* **Stated problem**
Gather the lines that hold the string "from".

* **Task data**
========================================================================

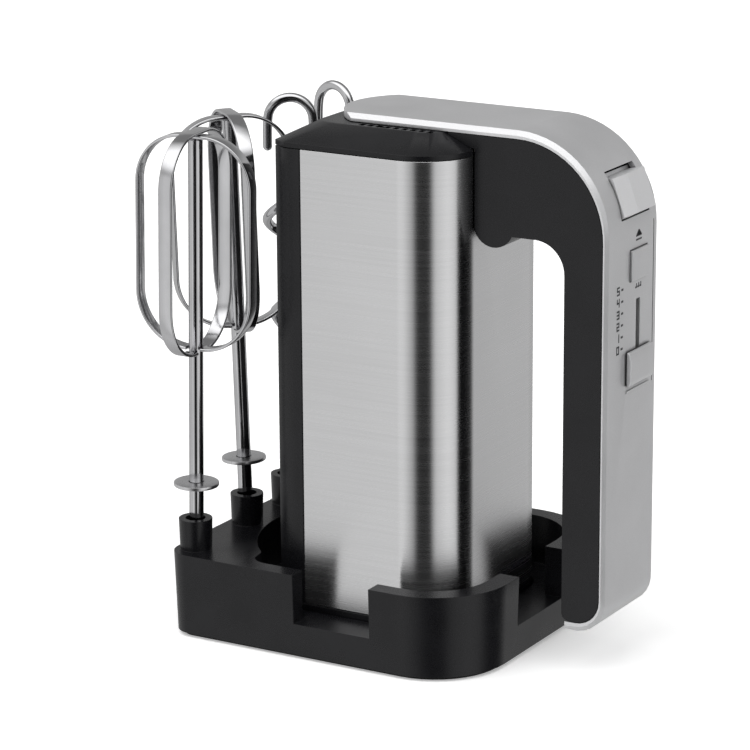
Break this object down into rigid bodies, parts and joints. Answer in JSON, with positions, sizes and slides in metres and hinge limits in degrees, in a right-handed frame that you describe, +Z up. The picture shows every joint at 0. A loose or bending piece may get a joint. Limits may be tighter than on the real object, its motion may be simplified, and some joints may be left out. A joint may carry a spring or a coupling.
{
  "type": "hand mixer with storage stand",
  "caption": "Electric hand mixer with a brushed steel body and a loop handle, standing nose up in a black stand that also holds wire beaters and dough hooks.",
  "frame": {"origin": "centre of the stand's footprint, on the underside of its non-slip pad", "axes": "+X from the beaters towards the handle, +Y to the back, +Z up, as the mixer stands in its stand"},
  "size_m": [0.204, 0.1429, 0.2197],
  "materials": {
    "black_plastic": "fine moulded texture with a low sheen",
    "rubber": "matt",
    "brushed_steel": "fine brushing round the sleeve",
    "satin_silver": "satin silver lacquer with a fine grain along the handle",
    "inner_steel": "plain machined or pressed steel",
    "copper": "enamelled copper",
    "brass": "plain",
    "carbon": "dull carbon",
    "nylon": "translucent milky nylon",
    "board": "lacquered circuit board",
    "chrome": "bright plating"
  },
  "bodies": {
    "stand": {"stand_base": "black_plastic", "non_slip_pad": "rubber"},
    "mixer": {"chassis_moulding": "black_plastic", "steel_sleeve": "brushed_steel", "nose_cap": "black_plastic", "heel_cap": "black_plastic", "chassis_screw_1": "inner_steel", "chassis_screw_2": "inner_steel", "chassis_screw_3": "inner_steel", "chassis_screw_4": "inner_steel", "handle_shell": "black_plastic", "handle_cover": "satin_silver", "cord_inlet": "rubber", "turbo_switch": "black_plastic", "control_board": "board", "supply_lead": "rubber", "motor_lead": "rubber", "stator_core": "inner_steel", "field_coil_1": "copper", "field_coil_2": "copper", "rear_bearing": "brass", "front_bearing": "brass", "rear_bracket": "nylon", "carbon_brush_1": "carbon", "carbon_brush_2": "carbon", "brush_holder_1": "brass", "brush_holder_2": "brass", "gear_frame": "nylon"},
    "armature": {"armature_shaft": "inner_steel", "armature_core": "inner_steel", "commutator": "copper", "cooling_fan": "nylon", "worm": "inner_steel"},
    "spindle_front": {"worm_wheel_1": "nylon", "spindle_1": "inner_steel"},
    "spindle_rear": {"worm_wheel_2": "nylon", "spindle_2": "inner_steel"},
    "ejector": {"ejector_plate": "inner_steel", "eject_rod": "inner_steel"},
    "eject_key": {"eject_button": "satin_silver"},
    "turbo_key": {"turbo_button": "satin_silver"},
    "speed_slider": {"speed_knob": "satin_silver", "speed_carrier": "black_plastic"},
    "beater_1": {"beater_1_shaft": "chrome", "beater_1_collar": "inner_steel", "beater_1_loop_1": "chrome", "beater_1_loop_2": "chrome"},
    "beater_2": {"beater_2_shaft": "chrome", "beater_2_collar": "inner_steel", "beater_2_loop_1": "chrome", "beater_2_loop_2": "chrome"},
    "hook_1": {"hook_1_spiral": "chrome", "hook_1_shaft": "chrome"},
    "hook_2": {"hook_2_spiral": "chrome", "hook_2_shaft": "chrome"}
  },
  "joints": [
    {"name": "mixer_lift", "type": "slide", "parent": "stand", "child": "mixer", "axis": [0, 0, 1], "range_m": [0, 0.06]},
    {"name": "beater_1_lift", "type": "slide", "parent": "stand", "child": "beater_1", "axis": [0.0201, 0, 0.9998], "range_m": [0, 0.03]},
    {"name": "beater_2_lift", "type": "slide", "parent": "stand", "child": "beater_2", "axis": [-0.0305, 0, 0.9995], "range_m": [0, 0.03]},
    {"name": "hook_1_lift", "type": "slide", "parent": "stand", "child": "hook_1", "axis": [0.0227, 0, 0.9997], "range_m": [0, 0.03]},
    {"name": "hook_2_lift", "type": "slide", "parent": "stand", "child": "hook_2", "axis": [0.0332, 0, 0.9995], "range_m": [0, 0.03]},
    {"name": "armature_spin", "type": "hinge", "parent": "mixer", "child": "armature", "pos_m": [0.012, 0, 0.1], "axis": [0, 0, 1], "continuous": true},
    {"name": "spindle_front_spin", "type": "hinge", "parent": "mixer", "child": "spindle_front", "pos_m": [0, -0.0195, 0.172], "axis": [1, 0, 0], "continuous": true},
    {"name": "spindle_rear_spin", "type": "hinge", "parent": "mixer", "child": "spindle_rear", "pos_m": [0, 0.0195, 0.172], "axis": [1, 0, 0], "continuous": true},
    {"name": "ejector_slide", "type": "slide", "parent": "mixer", "child": "ejector", "axis": [-1, 0, 0], "range_m": [0, 0.0034], "stiffness_N_per_m": 800, "springref_m": -0.004},
    {"name": "eject_press", "type": "slide", "parent": "mixer", "child": "eject_key", "axis": [-0.9205, 0, -0.3907], "range_m": [0, 0.004]},
    {"name": "turbo_press", "type": "slide", "parent": "mixer", "child": "turbo_key", "axis": [-1, 0, 0], "range_m": [0, 0.0012], "stiffness_N_per_m": 600, "springref_m": -0.002},
    {"name": "speed_slide", "type": "slide", "parent": "mixer", "child": "speed_slider", "axis": [0, 0, 1], "range_m": [0, 0.024]}
  ],
  "couplings": [
    {"joint": "spindle_front_spin", "follows": "armature_spin", "ratio": -0.071429},
    {"joint": "spindle_rear_spin", "follows": "armature_spin", "ratio": 0.071429},
    {"joint": "eject_press", "follows": "ejector_slide", "ratio": 1.17}
  ]
}
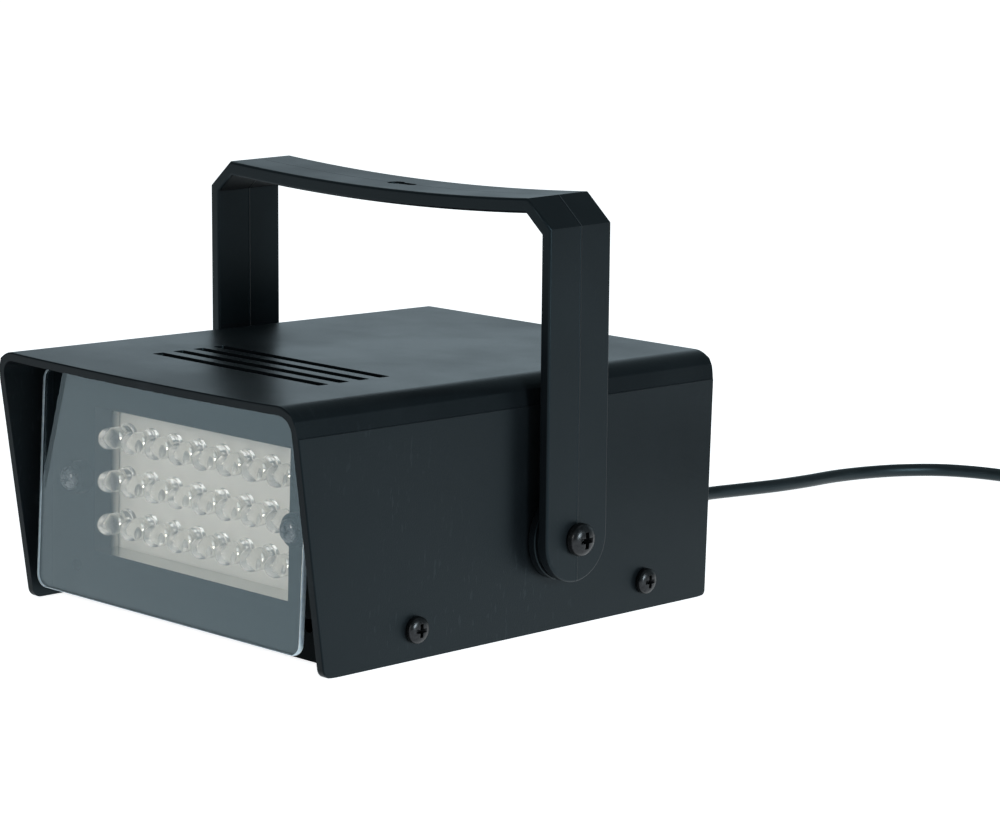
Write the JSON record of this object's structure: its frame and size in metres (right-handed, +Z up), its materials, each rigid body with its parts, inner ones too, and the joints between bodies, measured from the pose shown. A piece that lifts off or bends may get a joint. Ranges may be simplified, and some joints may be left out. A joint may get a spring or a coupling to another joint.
{
  "type": "led strobe light",
  "caption": "Small floor or hanging strobe light: a black moulded hood over a grid of clear lamps behind a clear pane, with a swivelling yoke and a mains cord.",
  "frame": {"origin": "on the surface that the hood's bottom edges stand on, in the middle of the light's width and depth, cord left out", "axes": "+X to the light's left-hand side as it faces the viewer (the viewer's right), +Y from the mouth to the rear panel, +Z up"},
  "size_m": [0.2153, 0.3165, 0.0991],
  "materials": {
    "black_plastic": "fine-grained moulded black plastic",
    "yoke_plastic": "satin moulded black plastic",
    "clear_plastic": "clear polished sheet",
    "led_resin": "water-clear resin",
    "board_white": "white solder mask",
    "board_green": "green laminate",
    "black_steel": "blackened",
    "bright_steel": "plated",
    "sleeve_blue": "sleeved can",
    "knob_plastic": "satin",
    "cord_vinyl": "soft matt vinyl"
  },
  "bodies": {
    "housing": {"hood": "black_plastic", "front_bezel": "black_plastic", "base_tray": "black_plastic", "rear_panel": "black_plastic", "yoke_spacer_left": "black_plastic", "yoke_spacer_right": "black_plastic", "clear_pane": "clear_plastic", "led_1_1": "led_resin", "led_1_2": "led_resin", "led_1_3": "led_resin", "led_1_4": "led_resin", "led_1_5": "led_resin", "led_1_6": "led_resin", "led_1_7": "led_resin", "led_1_8": "led_resin", "led_2_1": "led_resin", "led_2_2": "led_resin", "led_2_3": "led_resin", "led_2_4": "led_resin", "led_2_5": "led_resin", "led_2_6": "led_resin", "led_2_7": "led_resin", "led_2_8": "led_resin", "led_3_1": "led_resin", "led_3_2": "led_resin", "led_3_3": "led_resin", "led_3_4": "led_resin", "led_3_5": "led_resin", "led_3_6": "led_resin", "led_3_7": "led_resin", "led_3_8": "led_resin", "led_board": "board_white", "driver_board": "board_green", "bezel_screw_left": "black_steel", "bezel_screw_right": "black_steel", "cover_screw_front_left": "black_steel", "cover_screw_front_right": "black_steel", "cover_screw_rear_left": "black_steel", "cover_screw_rear_right": "black_steel", "yoke_screw_left": "black_steel", "yoke_screw_right": "black_steel", "potentiometer": "bright_steel", "yoke_nut_left": "bright_steel", "yoke_nut_right": "bright_steel", "plug_pin_left": "bright_steel", "plug_pin_right": "bright_steel", "capacitor": "sleeve_blue", "strain_relief": "cord_vinyl", "cord_run": "cord_vinyl", "cord_coil": "cord_vinyl", "cord_tail": "cord_vinyl", "plug": "cord_vinyl"},
    "yoke": {"yoke": "yoke_plastic"},
    "knob": {"speed_knob": "knob_plastic"}
  },
  "joints": [
    {"name": "yoke_tilt", "type": "hinge", "parent": "housing", "child": "yoke", "pos_m": [0, 0.0094, 0.0219], "axis": [1, 0, 0], "range_deg": [-85, 48]},
    {"name": "knob_turn", "type": "hinge", "parent": "housing", "child": "knob", "pos_m": [0.018, 0.0605, 0.03], "axis": [0, 1, 0], "range_deg": [-150, 150]}
  ]
}
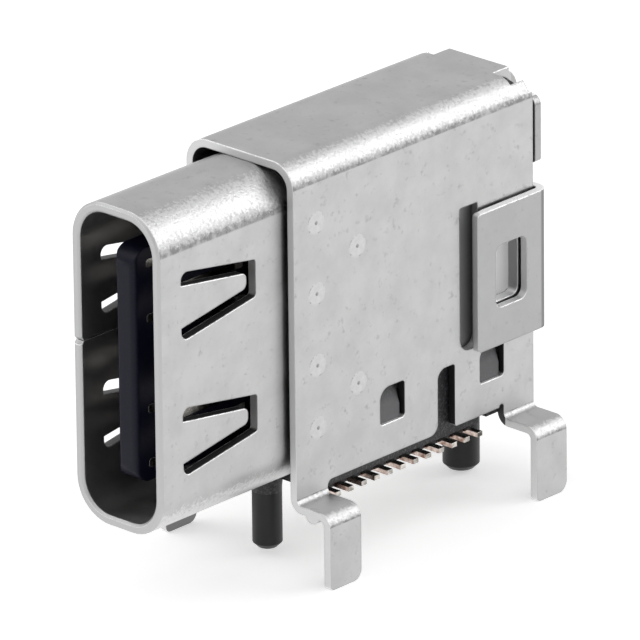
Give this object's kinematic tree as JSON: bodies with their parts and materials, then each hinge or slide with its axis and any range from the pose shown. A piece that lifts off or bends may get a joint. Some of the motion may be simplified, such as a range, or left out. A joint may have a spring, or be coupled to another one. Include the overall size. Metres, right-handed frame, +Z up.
{
  "type": "usb type-c receptacle",
  "caption": "Upright through-hole and surface-mount USB type-C board receptacle: wrapped shell, folded cover with lugs, tongue with two contact rows, moulded base with pegs.",
  "frame": {"origin": "on the front locating peg's axis, in the plane of the board's upper surface, which the contact feet and the lug shelves touch", "axes": "+X across the mouth's width, towards the right side seen from the mouth; +Y to the rear, so the mouth looks along -Y; +Z up from the board"},
  "size_m": [0.0062, 0.0142, 0.0115],
  "materials": {
    "shell_steel": "satin nickel-plated steel sheet",
    "inner_steel": "bright steel sheet",
    "contact_alloy": "plated copper alloy, bare on the cut sides",
    "tongue_plastic": "smooth black glass-filled polymer",
    "base_plastic": "matt black glass-filled polymer"
  },
  "bodies": {
    "root": {"front_shell": "shell_steel", "rear_cover": "shell_steel", "tongue_moulding": "tongue_plastic", "mid_plate": "inner_steel", "ground_plate_right": "inner_steel", "ground_plate_left": "inner_steel", "contact_wafer_right": "base_plastic", "contact_wafer_left": "base_plastic", "base_housing": "base_plastic", "contact_a01": "contact_alloy", "contact_a02": "contact_alloy", "contact_a03": "contact_alloy", "contact_a04": "contact_alloy", "contact_a05": "contact_alloy", "contact_a06": "contact_alloy", "contact_a07": "contact_alloy", "contact_a08": "contact_alloy", "contact_a09": "contact_alloy", "contact_a10": "contact_alloy", "contact_a11": "contact_alloy", "contact_a12": "contact_alloy", "contact_b01": "contact_alloy", "contact_b02": "contact_alloy", "contact_b03": "contact_alloy", "contact_b04": "contact_alloy", "contact_b05": "contact_alloy", "contact_b06": "contact_alloy", "contact_b07": "contact_alloy", "contact_b08": "contact_alloy", "contact_b09": "contact_alloy", "contact_b10": "contact_alloy", "contact_b11": "contact_alloy", "contact_b12": "contact_alloy"}
  },
  "joints": []
}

========================================================================

* **Answer to the task**
  "frame": {"origin": "centre of the stand's footprint, on the underside of its non-slip pad", "axes": "+X from the beaters towards the handle, +Y to the back, +Z up, as the mixer stands in its stand"},
Write the JSON record of this object's structure: its frame and size in metres (right-handed, +Z up), its materials, each rigid body with its parts, inner ones too, and the joints between bodies, measured from the pose shown. A piece that lifts off or bends may get a joint. Ranges may be simplified, and some joints may be left out. A joint may get a spring or a coupling to another joint.
  "frame": {"origin": "on the surface that the hood's bottom edges stand on, in the middle of the light's width and depth, cord left out", "axes": "+X to the light's left-hand side as it faces the viewer (the viewer's right), +Y from the mouth to the rear panel, +Z up"},
Give this object's kinematic tree as JSON: bodies with their parts and materials, then each hinge or slide with its axis and any range from the pose shown. A piece that lifts off or bends may get a joint. Some of the motion may be simplified, such as a range, or left out. A joint may have a spring, or be coupled to another one. Include the overall size. Metres, right-handed frame, +Z up.
  "frame": {"origin": "on the front locating peg's axis, in the plane of the board's upper surface, which the contact feet and the lug shelves touch", "axes": "+X across the mouth's width, towards the right side seen from the mouth; +Y to the rear, so the mouth looks along -Y; +Z up from the board"},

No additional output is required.